Athlete performance has changed over time.

I've plotted average performance by year for each of the events. For the 40 yard dash, shuttle, and 3 cone drills, lower is better, and for the other events, higher is better.

change over time

40 yard dash times and broad jump distances have clearly improved, whereas shuttle times and bench press reps have gotten slightly worse.

There's a cliche in sports that "you can't coach speed". While some people are innately faster than others, the 40 yard dash is partly a skill exercise -- learning to get off the block as quickly as possible without faulting, for starters. The high priority given to the 40 yard dash should lead to prospects practicing it more, and thus getting better numbers.

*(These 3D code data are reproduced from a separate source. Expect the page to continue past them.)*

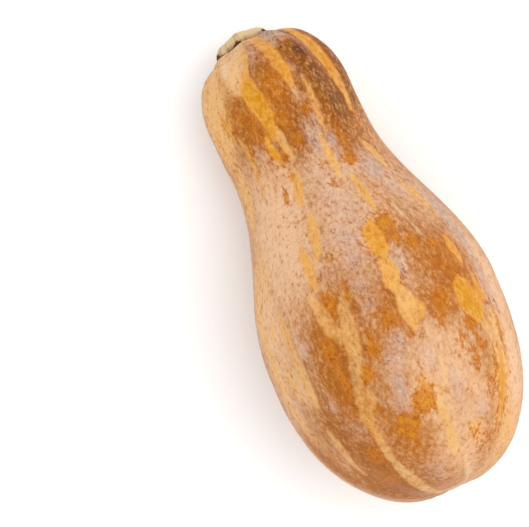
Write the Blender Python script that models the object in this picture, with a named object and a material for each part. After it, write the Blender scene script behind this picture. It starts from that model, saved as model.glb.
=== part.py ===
"""A striped butternut squash lying on its side, with the short woody stub of its stem.

The squash is a turned body: a blunt bulb, a long flank and an even neck, closed by a dome at
each end. Ten shallow ribs run along it, a basin in the neck's end carries the stem, and a small
corky scar marks the blossom end. It is first shaped round a straight axis, then bent a little,
and laid down until the bulb and the neck both touch the ground.

Metres, +Z up, the ground at zero. The squash's long axis lies along Y, with the stem at +Y.
An angle round the axis is counted from the top of the lying squash towards +X.
"""

import math

import bmesh
import bpy
from mathutils import Matrix, Quaternion, Vector

# Body: places are distances along the axis from the blossom end
BULB_RADIUS = 0.0618
NECK_RADIUS = 0.0376
BULB_WIDEST = 0.082
FLANK_START = 0.0895
FLANK_END = 0.1860
SHOULDER_START = 0.2105
SHOULDER_LENGTH = 0.041
BLOSSOM_BLUNTNESS = 2.3
SHOULDER_BLUNTNESS = 2.15

# Basin under the stem, and the dimple and scar at the blossom end
SEAT = 0.2447
SEAT_RADIUS = 0.0165
BASIN_CURVE = 120.0
BASIN_RIM = 0.0010
DIMPLE_RADIUS = 0.016
DIMPLE_DEPTH = 0.0012
SCAR_RADIUS = 0.0038
SCAR_HEIGHT = 0.0005

# Ribs, how far they stray from even spacing in radians, and the slow swells of a grown skin
RIBS = 10
RIB_HEIGHT = 0.0005
RIB_HEIGHT_AT_STEM = 0.0013
RIB_FADE = 0.035
RIB_RISE_AT_STEM = 0.014
RIB_RISE_AT_BLOSSOM = 0.034
RIB_CROWDING = 0.05
RIB_WANDER = 0.06
WANDER_PER_METRE = 14.0
WANDER_START = 2.0
SWELL = 0.0005
WIDE_SWELL_PER_METRE = 24.0
NARROW_SWELL_PER_METRE = 40.0
NARROW_SWELL_START = 2.0

# Bends of the axis: sideways and down, at the neck and at each end
NECK_SHIFT = 0.0034
SHIFT_START = 0.035
SHIFT_END = 0.160
NECK_DROOP = 0.0040
STEM_LEAN = 0.0050
STEM_DROOP = 0.0040
BLOSSOM_LEAN = -0.0012
BLOSSOM_LEAN_START = 0.045
SLICE_TURN = 0.5

# How the squash lies
RESTING_TILT = math.radians(9.4)
BULB_CENTRE_HEIGHT = 0.0605
GROUND_SOFTNESS = 0.0007

# Stem stub: a flared foot, rounded over to the cut, with the pith sunk in its middle
STEM_GAP = 0.0003
STEM_RIDGES = 5
STEM_RIDGE_HEIGHT = 0.0011
STEM_FOOT_RADIUS = 0.0150
STEM_FOOT_HEIGHT = 0.0017
STEM_FOOT_EDGE = 0.0004
STEM_CUT_RADIUS = 0.0092
STEM_HEIGHT = 0.0105
STEM_PITH_RADIUS = 0.0066
STEM_PITH_DEPTH = 0.0007

# Fineness of the solids
BODY_SEGMENTS = 70
FINEST_RING = 0.0011
WIDEST_RING = 0.0068
WIDEST_RING_AT_STEM = 0.0028
RING_SHARE = 0.24
STEM_SEGMENTS = 60
STEM_ROUNDING_STEPS = 9
OUTLINE_STEPS = 400

FRUIT_COLOUR = (0.62, 0.29, 0.11, 1.0)
STEM_COLOUR = (0.60, 0.42, 0.22, 1.0)


def clear_scene():
    for found in list(bpy.data.objects):
        bpy.data.objects.remove(found)


def smooth_step(share):
    share = min(1.0, max(0.0, share))
    return share * share * (3 - 2 * share)


def smooth_least(a, b, width):
    """The smaller of two lengths, rounded over where they are within that width of each other."""
    share = max(0.0, 1 - abs(a - b) / (2 * width))
    return min(a, b) - width * share * share / 2


def dome_point(turn, reach, radius, bluntness):
    """A point of a blunt dome's quarter outline: its distance from the dome's foot, and its radius."""
    along = reach * math.sin(turn) ** (2 / bluntness)
    return along, radius * math.cos(turn) ** (2 / bluntness)


def blossom_end(turn):
    along, radius = dome_point(turn, BULB_WIDEST, BULB_RADIUS, BLOSSOM_BLUNTNESS)
    in_dimple = max(0.0, 1 - (radius / DIMPLE_RADIUS) ** 2)
    in_scar = max(0.0, 1 - (radius / SCAR_RADIUS) ** 4)
    return BULB_WIDEST - along + DIMPLE_DEPTH * in_dimple**2 - SCAR_HEIGHT * in_scar, radius


def flank(share):
    along = BULB_WIDEST + share * (SHOULDER_START - BULB_WIDEST)
    fullness = smooth_step((FLANK_END - along) / (FLANK_END - FLANK_START))
    return along, NECK_RADIUS + (BULB_RADIUS - NECK_RADIUS) * fullness


def stem_end(turn):
    along, radius = dome_point(turn, SHOULDER_LENGTH, NECK_RADIUS, SHOULDER_BLUNTNESS)
    basin = SEAT + BASIN_CURVE * max(0.0, radius - SEAT_RADIUS) ** 2
    return smooth_least(SHOULDER_START + along, basin, BASIN_RIM), radius


def spaced(outline):
    """Points of a fine outline, close together at its ends and wider apart where it is broad."""
    kept = [outline[0]]
    for point in outline[1:-1]:
        widest = WIDEST_RING_AT_STEM if point[0] > SHOULDER_START else WIDEST_RING
        wanted = min(widest, max(FINEST_RING, RING_SHARE * point[1]))
        if math.dist(point, kept[-1]) >= wanted:
            kept.append(point)
    return [*kept, outline[-1]]


def body_outline():
    """(along, radius) from the blossom end to the middle of the stem's seat."""
    shares = [step / OUTLINE_STEPS for step in range(OUTLINE_STEPS + 1)]
    quarter = math.pi / 2
    fine = [blossom_end(quarter * (1 - share)) for share in shares]
    fine += [flank(share) for share in shares[1:]]
    fine += [stem_end(quarter * share) for share in shares[1:]]
    fine[0] = (fine[0][0], 0.0)
    fine[-1] = (fine[-1][0], 0.0)
    return spaced(fine)


def turned(outline, segments):
    """A closed body turned round the Y axis from an outline of (along, radius)."""
    shape = bmesh.new()
    points = [shape.verts.new((0, along, radius)) for along, radius in outline]
    edges = [shape.edges.new(pair) for pair in zip(points, points[1:])]
    bmesh.ops.spin(
        shape,
        geom=points + edges,
        cent=(0, 0, 0),
        axis=(0, 1, 0),
        angle=math.tau,
        steps=segments,
        use_merge=True,
    )
    bmesh.ops.remove_doubles(shape, verts=shape.verts[:], dist=1e-6)
    bmesh.ops.recalc_face_normals(shape, faces=shape.faces[:])
    shape.normal_update()
    return shape


def angle_of(point):
    return math.atan2(point.x, point.z)


def relief(point):
    """How far the skin stands out of the smooth body there: the ribs, and a slow swell."""
    angle = angle_of(point)
    radius = math.hypot(point.x, point.z)
    height = RIB_HEIGHT + RIB_HEIGHT_AT_STEM * math.exp((point.y - SEAT) / RIB_FADE)
    crowding = RIB_CROWDING * (1 - math.sin(angle))
    wander = RIB_WANDER * math.sin(3 * angle - WANDER_PER_METRE * point.y + WANDER_START)
    ribs = height * math.cos(RIBS * (angle + crowding + wander))
    wide_swell = math.sin(2 * angle + WIDE_SWELL_PER_METRE * point.y)
    narrow_swell = math.sin(3 * angle - NARROW_SWELL_PER_METRE * point.y + NARROW_SWELL_START)
    raised = ribs + SWELL * (wide_swell + narrow_swell)
    if point.y > SHOULDER_START:
        return raised * smooth_step((radius - SEAT_RADIUS) / RIB_RISE_AT_STEM)
    return raised * smooth_step(radius / RIB_RISE_AT_BLOSSOM)


def spine(along):
    """Where the squash's own bent axis runs: sideways, and up or down, of the straight one."""
    shift = NECK_SHIFT * smooth_step((along - SHIFT_START) / (SHIFT_END - SHIFT_START))
    droop = NECK_DROOP * smooth_step((along - FLANK_START) / (FLANK_END - FLANK_START))
    in_shoulder = max(0.0, (along - SHOULDER_START) / SHOULDER_LENGTH)
    in_blossom = max(0.0, 1 - along / BLOSSOM_LEAN_START)
    sideways = shift - STEM_LEAN * in_shoulder**2 + BLOSSOM_LEAN * in_blossom**2
    return Vector((sideways, along, -droop - STEM_DROOP * in_shoulder**2))


def slice_frame(along):
    """The place of a slice of the squash, and its turn, which follows the bent axis part of the way."""
    step = 0.0005
    direction = spine(along + step) - spine(along - step)
    whole_turn = Vector((0, 1, 0)).rotation_difference(direction)
    turn = Quaternion().slerp(whole_turn, SLICE_TURN)
    return Matrix.Translation(spine(along)) @ turn.to_matrix().to_4x4()


def settle(point):
    """Flattens softly what would reach below the ground, where the bulb and the neck rest."""
    reach = GROUND_SOFTNESS
    if point.z < -reach:
        point.z = 0.0
    elif point.z < reach:
        point.z = (point.z + reach) ** 2 / (4 * reach)
    return point


def lying():
    """Where the squash's axis frame lies: tipped until the neck touches the ground too."""
    down_to_neck = Matrix.Rotation(-RESTING_TILT, 4, "X")
    raised = Matrix.Translation((0, 0, BULB_CENTRE_HEIGHT))
    return raised @ down_to_neck @ Matrix.Translation((0, -BULB_WIDEST, 0))


def painted(name, colour, roughness):
    material = bpy.data.materials.new(name)
    material.use_nodes = True
    shader = material.node_tree.nodes["Principled BSDF"]
    shader.inputs["Base Color"].default_value = colour
    shader.inputs["Roughness"].default_value = roughness
    shader.inputs["Metallic"].default_value = 0.0
    return material


def make_object(name, shape, material, parent):
    mesh = bpy.data.meshes.new(name)
    shape.to_mesh(mesh)
    shape.free()
    mesh.shade_smooth()
    mesh.materials.append(material)
    made = bpy.data.objects.new(name, mesh)
    bpy.context.scene.collection.objects.link(made)
    made.parent = parent
    return made


def make_fruit(parent):
    shape = turned(body_outline(), BODY_SEGMENTS)
    raised = [vertex.co + vertex.normal * relief(vertex.co) for vertex in shape.verts]
    to_ground = lying()
    from_ground = to_ground.inverted()
    for vertex, point in zip(shape.verts, raised):
        across = Vector((point.x, 0, point.z))
        bent = slice_frame(point.y) @ across
        vertex.co = from_ground @ settle(to_ground @ bent)
    return make_object("fruit", shape, painted("rind", FRUIT_COLOUR, 0.5), parent)


def stem_outline():
    """(height above the seat, radius) from the middle of the foot, over the flare, to the pith."""
    foot = STEM_FOOT_RADIUS
    outline = [(0.0, 0.0), (0.0, foot / 2), (0.0, foot - STEM_FOOT_EDGE)]
    for step in range(STEM_ROUNDING_STEPS + 1):
        turn = math.pi / 2 * step / STEM_ROUNDING_STEPS
        height = STEM_FOOT_HEIGHT + (STEM_HEIGHT - STEM_FOOT_HEIGHT) * math.sin(turn)
        outline.append((height, STEM_CUT_RADIUS + (foot - STEM_CUT_RADIUS) * math.cos(turn)))
    pith = STEM_HEIGHT - STEM_PITH_DEPTH
    return [*outline, (pith, STEM_PITH_RADIUS), (pith, 0.0)]


def make_stem(parent):
    shape = turned(stem_outline(), STEM_SEGMENTS)
    for vertex in shape.verts:
        radius = math.hypot(vertex.co.x, vertex.co.z)
        share = smooth_step(radius / STEM_FOOT_RADIUS)
        ridge = STEM_RIDGE_HEIGHT * share * math.cos(STEM_RIDGES * angle_of(vertex.co))
        grown = 1 + ridge / STEM_FOOT_RADIUS
        vertex.co.x *= grown
        vertex.co.z *= grown
    stem = make_object("stem", shape, painted("cork", STEM_COLOUR, 0.8), parent)
    stem.matrix_local = slice_frame(SEAT) @ Matrix.Translation((0, STEM_GAP, 0))
    return stem


def centre_on_origin(axis_frame, pieces):
    """Moves the whole squash along the ground, so that the origin is under its box's middle."""
    bpy.context.view_layer.update()
    corners = [piece.matrix_world @ vertex.co for piece in pieces for vertex in piece.data.vertices]
    for letter in (0, 1):
        low = min(corner[letter] for corner in corners)
        high = max(corner[letter] for corner in corners)
        axis_frame.location[letter] -= (low + high) / 2


def main():
    clear_scene()
    axis_frame = bpy.data.objects.new("squash_axis", None)
    bpy.context.scene.collection.objects.link(axis_frame)
    axis_frame.matrix_world = lying()
    fruit = make_fruit(axis_frame)
    stem = make_stem(axis_frame)
    centre_on_origin(axis_frame, [fruit, stem])


main()
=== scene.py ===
import math
import random

import bmesh
import bpy
import numpy as np
from mathutils import Matrix, Quaternion, Vector, noise


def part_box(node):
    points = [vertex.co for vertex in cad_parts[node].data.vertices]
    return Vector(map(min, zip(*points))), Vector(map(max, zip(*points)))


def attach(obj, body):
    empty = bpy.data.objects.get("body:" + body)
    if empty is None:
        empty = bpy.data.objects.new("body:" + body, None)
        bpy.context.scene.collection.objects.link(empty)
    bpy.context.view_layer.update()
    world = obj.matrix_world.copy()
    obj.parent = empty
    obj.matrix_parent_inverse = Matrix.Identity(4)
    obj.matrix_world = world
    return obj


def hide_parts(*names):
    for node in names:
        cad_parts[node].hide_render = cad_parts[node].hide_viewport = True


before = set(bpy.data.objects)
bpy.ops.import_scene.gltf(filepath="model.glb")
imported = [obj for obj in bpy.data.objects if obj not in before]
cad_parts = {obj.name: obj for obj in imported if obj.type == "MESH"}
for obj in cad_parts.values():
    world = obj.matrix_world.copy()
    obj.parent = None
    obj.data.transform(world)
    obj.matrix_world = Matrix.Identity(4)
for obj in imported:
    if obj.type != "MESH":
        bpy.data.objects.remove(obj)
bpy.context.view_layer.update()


# The squash, flesh and rind, is one grown body: a blunt bulb and an even neck under a hard thin
# skin with ten shallow ribs. It is turned round a straight axis, bent the way it grew, and
# settled where its bulb and its neck lie on the ground.
BULB_RADIUS = 0.0618
NECK_RADIUS = 0.0376
BULB_WIDEST = 0.082
FLANK_START = 0.0895
FLANK_END = 0.1860
SHOULDER_START = 0.2105
SHOULDER_LENGTH = 0.041
BLOSSOM_BLUNTNESS = 2.3
SHOULDER_BLUNTNESS = 2.15
SEAT = 0.2447
SEAT_RADIUS = 0.0165
BASIN_CURVE = 120.0
BASIN_RIM = 0.0010
DIMPLE_RADIUS = 0.016
DIMPLE_DEPTH = 0.0012
SCAR_RADIUS = 0.0038
SCAR_HEIGHT = 0.0005
RIBS = 10
RIB_HEIGHT = 0.0005
RIB_HEIGHT_AT_STEM = 0.0013
RIB_FADE = 0.035
RIB_RISE_AT_STEM = 0.014
RIB_RISE_AT_BLOSSOM = 0.034
RIB_CROWDING = 0.05
RIB_WANDER = 0.06
WANDER_PER_METRE = 14.0
WANDER_START = 2.0
SWELL = 0.0005
WIDE_SWELL_PER_METRE = 24.0
NARROW_SWELL_PER_METRE = 40.0
NARROW_SWELL_START = 2.0
NECK_SHIFT = 0.0034
SHIFT_START = 0.035
SHIFT_END = 0.160
NECK_DROOP = 0.0040
STEM_LEAN = 0.0050
STEM_DROOP = 0.0040
BLOSSOM_LEAN = -0.0012
BLOSSOM_LEAN_START = 0.045
SLICE_TURN = 0.5
RESTING_TILT = math.radians(9.4)
BULB_CENTRE_HEIGHT = 0.0605
GROUND_SOFTNESS = 0.0007

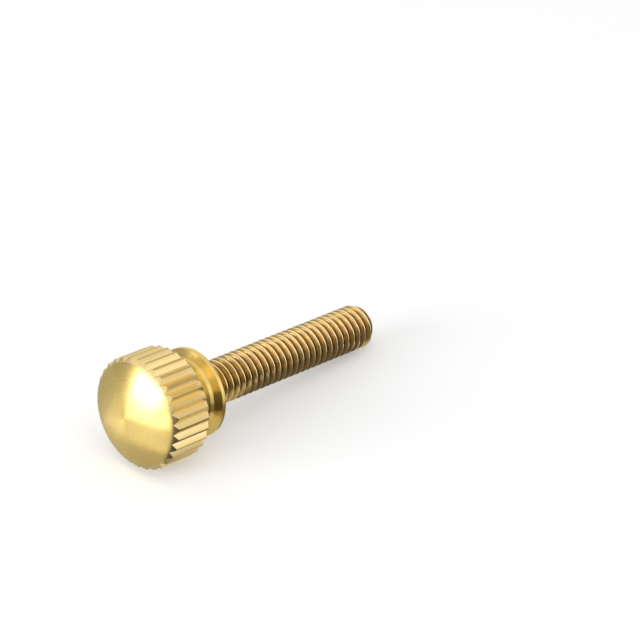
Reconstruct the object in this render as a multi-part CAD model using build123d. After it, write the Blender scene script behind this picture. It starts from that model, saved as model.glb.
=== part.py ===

The bench press should be going down or staying level, since it's not very important to draft position.

There's been a significant improvement in the broad jump - about 7.5% over 25 years. As with the 40 yard dash, I'd guess it's better coaching and preparation. Perhaps it's easier to improve than some of the other events. I don't think there's more broad jumping in an NFL game than there was 25 years ago.

Shuttle times getting slightly worse is a little surprising. It's very similar to the 3 Cone drill, which has slightly improved. But as we saw, neither one is particularly important as far as draft position, and it's not a strong trend.

Caveats

Some of the best athletes skip the combine entirely, because their draft position is already secure. And some athletes will only choose to do the exercises they think they will do well at, and skip their weak events. This is known as MNAR data (missing, not at random). All analysis of MNAR data is potentially biased.

I'm assuming a linear relationship between draft position and performance. It's possible that a good performance helps more than a bad performance hurts, or vice versa.

I didn't calculate statistical significance for anything. Some correlations will occur even in random data. This isn't meant to be rigorous.